▶ What the task requires
Each entry should be quoted word for word, including every mark of punctuation.

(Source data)
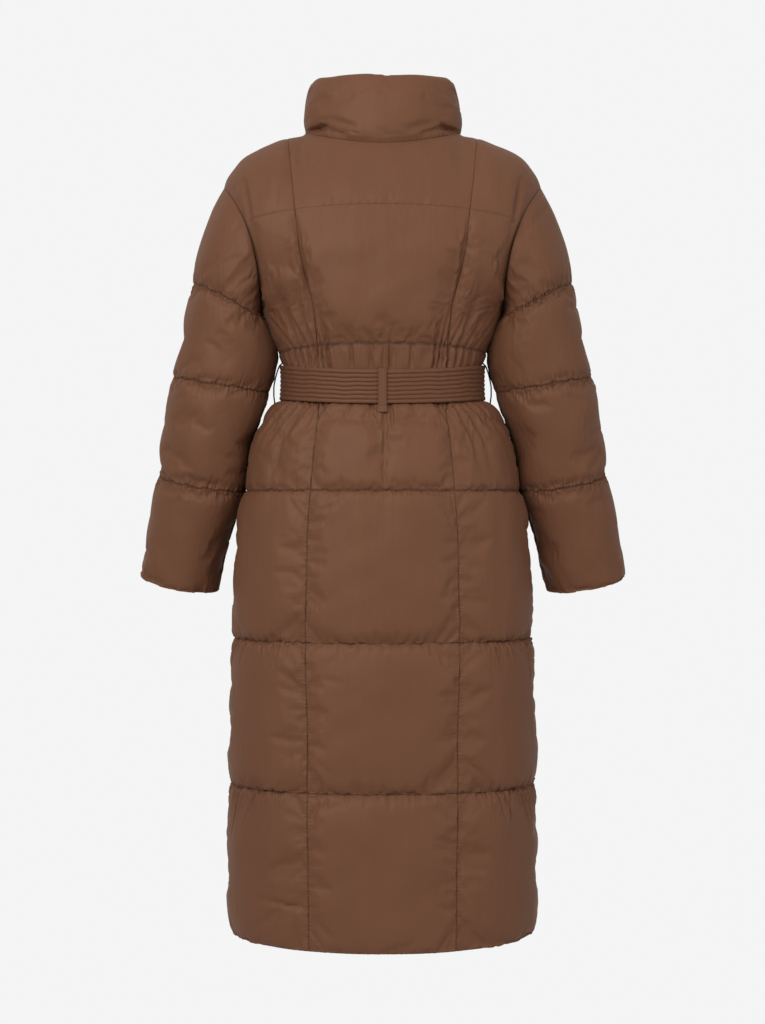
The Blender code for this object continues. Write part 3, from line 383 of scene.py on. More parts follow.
# %% Gathers
GATHERS = {
    BACK: table("x width depth up down fan", """
0.144 0.005 0.003 0.03 0.04 0.1
0.134 0.0034 0.0052 0.034 0.05 0.12
0.1227 0.0036 0.0062 0.078 0.055 0.1
0.1126 0.0034 0.0058 0.05 0.085 0.1
0.104 0.004 0.0052 0.095 0.04 0.08
0.0915 0.003 0.006 0.04 0.045 0.06
0.0823 0.0036 0.0062 0.062 0.04 0.05
0.064 0.006 0.0012 0.06 0.03 0.04
0.0462 0.0036 0.0036 0.024 0.03 0.03
0.031 0.007 0.0009 0.09 0.03 0.02
0.0173 0.0044 0.0042 0.018 0.026 0.02
-0.0029 0.0026 0.0046 0.04 0.11 0
-0.0115 0.0032 0.0044 0.03 0.05 0.02
-0.024 0.006 0.001 0.024 0.06 0.04
-0.0433 0.004 0.0034 0.03 0.034 0.03
-0.061 0.0065 0.001 0.08 0.03 0.04
-0.079 0.0034 0.0056 0.07 0.034 0.05
-0.0866 0.003 0.006 0.085 0.04 0.06
-0.0924 0.0026 0.0056 0.03 0.03 0.06
-0.101 0.003 0.006 0.04 0.07 0.08
-0.1126 0.004 0.0052 0.088 0.075 0.1
-0.123 0.004 0.0036 0.05 0.045 0.1
-0.1356 0.004 0.0034 0.036 0.06 0.12
-0.1445 0.005 0.0022 0.03 0.04 0.1"""),
    FRONT: table("x width depth up down fan", """
0.142 0.0048 0.0032 0.034 0.04 0.1
0.13 0.0036 0.0056 0.06 0.055 0.1
0.116 0.0036 0.006 0.085 0.07 0.1
0.104 0.0034 0.0056 0.05 0.045 0.08
0.09 0.0038 0.0058 0.075 0.06 0.06
0.072 0.004 0.0044 0.04 0.034 0.05
0.054 0.0044 0.0036 0.055 0.04 0.04
0.035 0.0042 0.0034 0.034 0.03 0.02
-0.038 0.0042 0.0036 0.04 0.034 0.03
-0.056 0.0044 0.0036 0.06 0.04 0.04
-0.073 0.0038 0.005 0.036 0.045 0.05
-0.088 0.0036 0.0058 0.08 0.055 0.06
-0.102 0.0034 0.0056 0.045 0.06 0.08
-0.117 0.0036 0.006 0.075 0.05 0.1
-0.131 0.0038 0.0052 0.05 0.065 0.1
-0.143 0.0048 0.0032 0.03 0.04 0.1"""),
}
GATHER_PULL = 1.25  # every gather's depth is raised by this


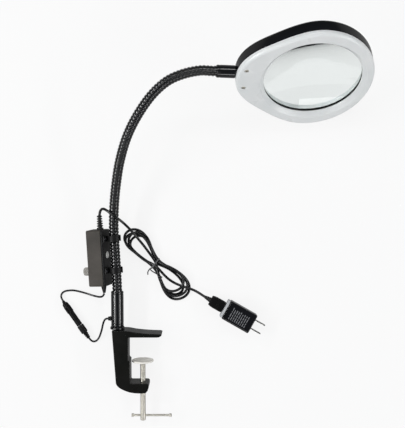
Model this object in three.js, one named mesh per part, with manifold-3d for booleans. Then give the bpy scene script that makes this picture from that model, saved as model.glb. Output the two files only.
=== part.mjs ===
// Clamp-on magnifying lamp, lying on its side: clamp, gooseneck, lens head, dimmer box, cords, adapter.
// Millimetres, +Z up from the surface it lies on, +Y from the clamp towards the head.
import * as THREE from "three";
import Module from "manifold-3d";
import { mergeVertices } from "three/addons/utils/BufferGeometryUtils.js";

const wasm = await Module();
wasm.setup();

// ---- driving dimensions -------------------------------------------------------------------
const GAP = 0.3;                          // clearance kept between pieces that touch

// clamp, in its own frame: Y along the neck socket, top face at Y = 0, mid-plane at Z = 0
const CLAMP_AT = new THREE.Vector3(-112.7, -152.4, 19.25);
const CLAMP_TILT = 3.6;                   // degrees the dimmer box lifts the socket off the surface
const CLAMP_WIDTH = 28;
const CLAMP_EDGE = 0.8;                   // rounding of the casting's edges
const JAW_UNDERSIDE = -8.8;
const JAW_TIP = 59;
const LOWER_JAW_TOP = -70;
const LOWER_JAW_END = 42;
const LOWER_JAW_BOTTOM = -84;
const SPINE_INSIDE = 15;
const SPINE_FOOT_INSIDE = 17.2;           // the spine is thicker below the step
const SPINE_STEP = -41;

// clamp screw
const SPINDLE_X = 33.4;
const SPINDLE_RADIUS = 3.5;
const SPINDLE_END = -122.8;
const PAD_TOP = -41.4;
const PAD_RADIUS = 14.5;
const PAD_THICKNESS = 2.2;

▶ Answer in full
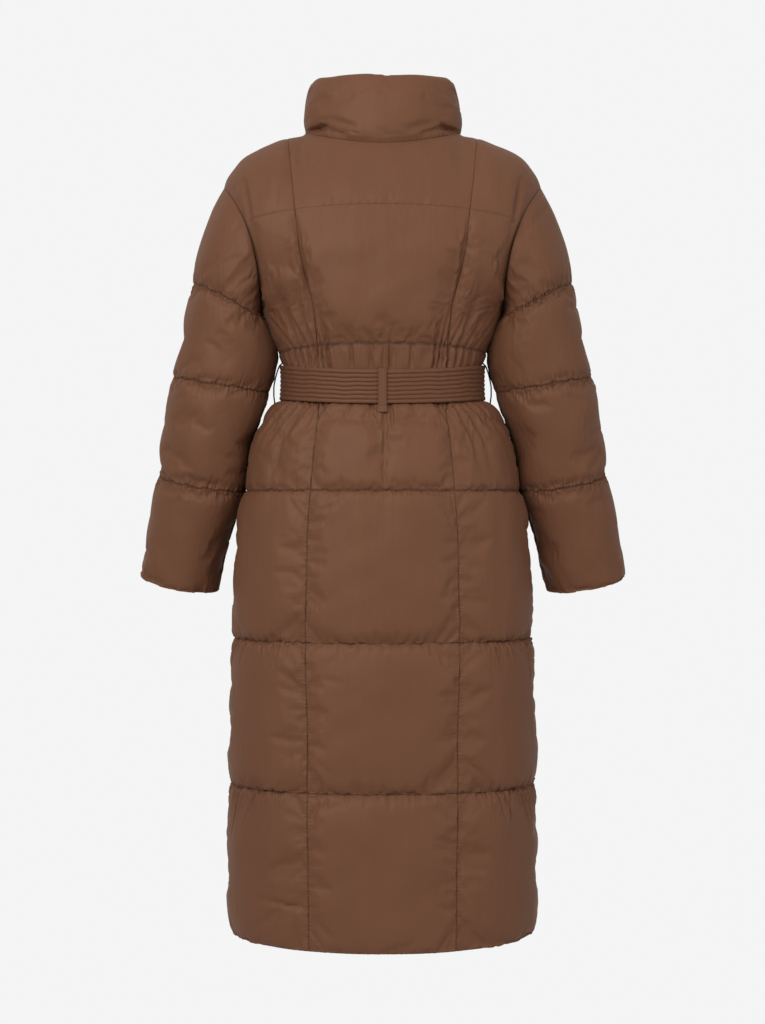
The Blender code for this object continues. Write part 3, from line 383 of scene.py on. More parts follow.
# %% Gathers
GATHERS = {
    BACK: table("x width depth up down fan", """
0.144 0.005 0.003 0.03 0.04 0.1
0.134 0.0034 0.0052 0.034 0.05 0.12
0.1227 0.0036 0.0062 0.078 0.055 0.1
0.1126 0.0034 0.0058 0.05 0.085 0.1
0.104 0.004 0.0052 0.095 0.04 0.08
0.0915 0.003 0.006 0.04 0.045 0.06
0.0823 0.0036 0.0062 0.062 0.04 0.05
0.064 0.006 0.0012 0.06 0.03 0.04
0.0462 0.0036 0.0036 0.024 0.03 0.03
0.031 0.007 0.0009 0.09 0.03 0.02
0.0173 0.0044 0.0042 0.018 0.026 0.02
-0.0029 0.0026 0.0046 0.04 0.11 0
-0.0115 0.0032 0.0044 0.03 0.05 0.02
-0.024 0.006 0.001 0.024 0.06 0.04
-0.0433 0.004 0.0034 0.03 0.034 0.03
-0.061 0.0065 0.001 0.08 0.03 0.04
-0.079 0.0034 0.0056 0.07 0.034 0.05
-0.0866 0.003 0.006 0.085 0.04 0.06
-0.0924 0.0026 0.0056 0.03 0.03 0.06
-0.101 0.003 0.006 0.04 0.07 0.08
-0.1126 0.004 0.0052 0.088 0.075 0.1
-0.123 0.004 0.0036 0.05 0.045 0.1
-0.1356 0.004 0.0034 0.036 0.06 0.12
-0.1445 0.005 0.0022 0.03 0.04 0.1"""),
    FRONT: table("x width depth up down fan", """
0.142 0.0048 0.0032 0.034 0.04 0.1
0.13 0.0036 0.0056 0.06 0.055 0.1
0.116 0.0036 0.006 0.085 0.07 0.1
0.104 0.0034 0.0056 0.05 0.045 0.08
0.09 0.0038 0.0058 0.075 0.06 0.06
0.072 0.004 0.0044 0.04 0.034 0.05
0.054 0.0044 0.0036 0.055 0.04 0.04
0.035 0.0042 0.0034 0.034 0.03 0.02
-0.038 0.0042 0.0036 0.04 0.034 0.03
-0.056 0.0044 0.0036 0.06 0.04 0.04
-0.073 0.0038 0.005 0.036 0.045 0.05
-0.088 0.0036 0.0058 0.08 0.055 0.06
-0.102 0.0034 0.0056 0.045 0.06 0.08
-0.117 0.0036 0.006 0.075 0.05 0.1
-0.131 0.0038 0.0052 0.05 0.065 0.1
-0.143 0.0048 0.0032 0.03 0.04 0.1"""),
}
GATHER_PULL = 1.25  # every gather's depth is raised by this


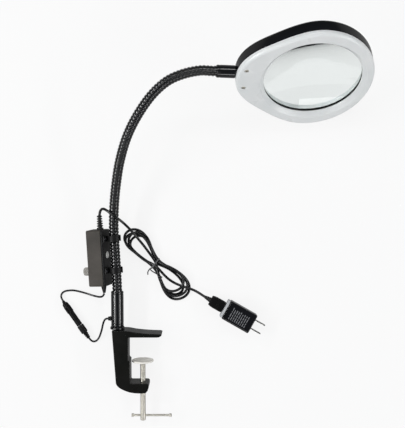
Model this object in three.js, one named mesh per part, with manifold-3d for booleans. Then give the bpy scene script that makes this picture from that model, saved as model.glb. Output the two files only.
=== part.mjs ===
// Clamp-on magnifying lamp, lying on its side: clamp, gooseneck, lens head, dimmer box, cords, adapter.
// Millimetres, +Z up from the surface it lies on, +Y from the clamp towards the head.
import * as THREE from "three";
import Module from "manifold-3d";
import { mergeVertices } from "three/addons/utils/BufferGeometryUtils.js";

const wasm = await Module();
wasm.setup();

// ---- driving dimensions -------------------------------------------------------------------
const GAP = 0.3;                          // clearance kept between pieces that touch

// clamp, in its own frame: Y along the neck socket, top face at Y = 0, mid-plane at Z = 0
const CLAMP_AT = new THREE.Vector3(-112.7, -152.4, 19.25);
const CLAMP_TILT = 3.6;                   // degrees the dimmer box lifts the socket off the surface
const CLAMP_WIDTH = 28;
const CLAMP_EDGE = 0.8;                   // rounding of the casting's edges
const JAW_UNDERSIDE = -8.8;
const JAW_TIP = 59;
const LOWER_JAW_TOP = -70;
const LOWER_JAW_END = 42;
const LOWER_JAW_BOTTOM = -84;
const SPINE_INSIDE = 15;
const SPINE_FOOT_INSIDE = 17.2;           // the spine is thicker below the step
const SPINE_STEP = -41;

// clamp screw
const SPINDLE_X = 33.4;
const SPINDLE_RADIUS = 3.5;
const SPINDLE_END = -122.8;
const PAD_TOP = -41.4;
const PAD_RADIUS = 14.5;
const PAD_THICKNESS = 2.2;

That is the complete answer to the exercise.